Hebrews 12:18-29 "You have not come to the mountain that may be touched and that burned with fire and the blackness and darkness and tempest." We haven't come to that mountain, they did. "And the sound of a trumpet and the voice of words, and that those who heard it begged that the word should not be spoken to them anymore, for they couldn't endure what was commanded. And if so much as a beast touches the mountain, it will be stoned or shot with an arrow. So terrifying was the sight that Moses said, 'I am exceedingly afraid and trembling.'"

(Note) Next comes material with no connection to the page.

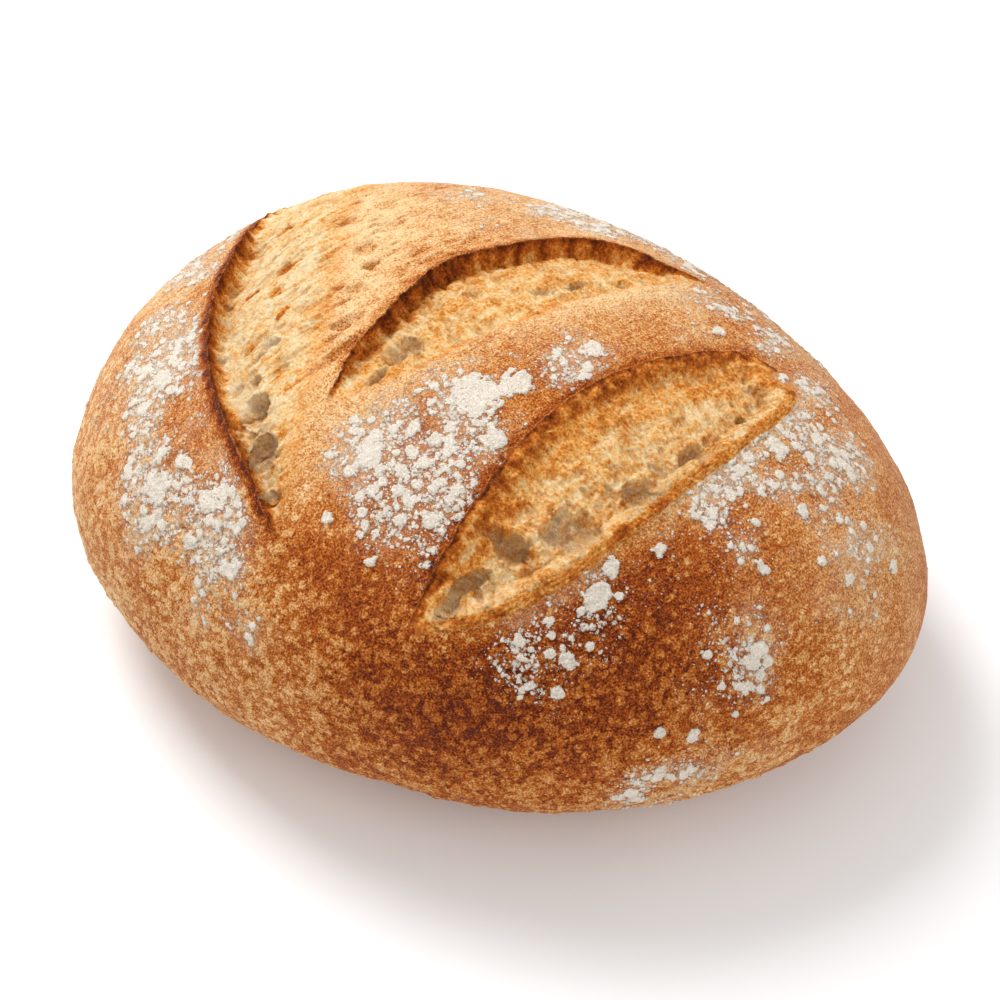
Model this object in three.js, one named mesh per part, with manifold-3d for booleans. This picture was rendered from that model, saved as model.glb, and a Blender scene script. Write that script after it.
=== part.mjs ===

"But you," that's you and me, "you have come to Mount Zion and to the city of the living God, the heavenly Jerusalem, to an innumerable company of angels, to the general assembly and church of the firstborn who are registered in heaven, to God the judge of all, to the spirits of just men made perfect, to Jesus, the mediator of the new covenant, and to the blood of sprinkling that speaks better things than that of Abel. See that you don't refuse Him who speaks. For if they did not escape who refused him who spoke on earth, much more shall we not escape if we turn away from Him who speaks from heaven, whose voice then shook the earth. But, now, He has promised saying, 'Yet once more I shake not only the earth but also heaven. Now this, 'Yet once more,' indicates the removal of those things that are being shaken as of things that are made that the things which cannot be shaken may remain. Therefore, since we are receiving a kingdom which cannot be shaken, let us have grace by which we may serve God acceptably with reverence and godly fear, for our God is a consuming fire."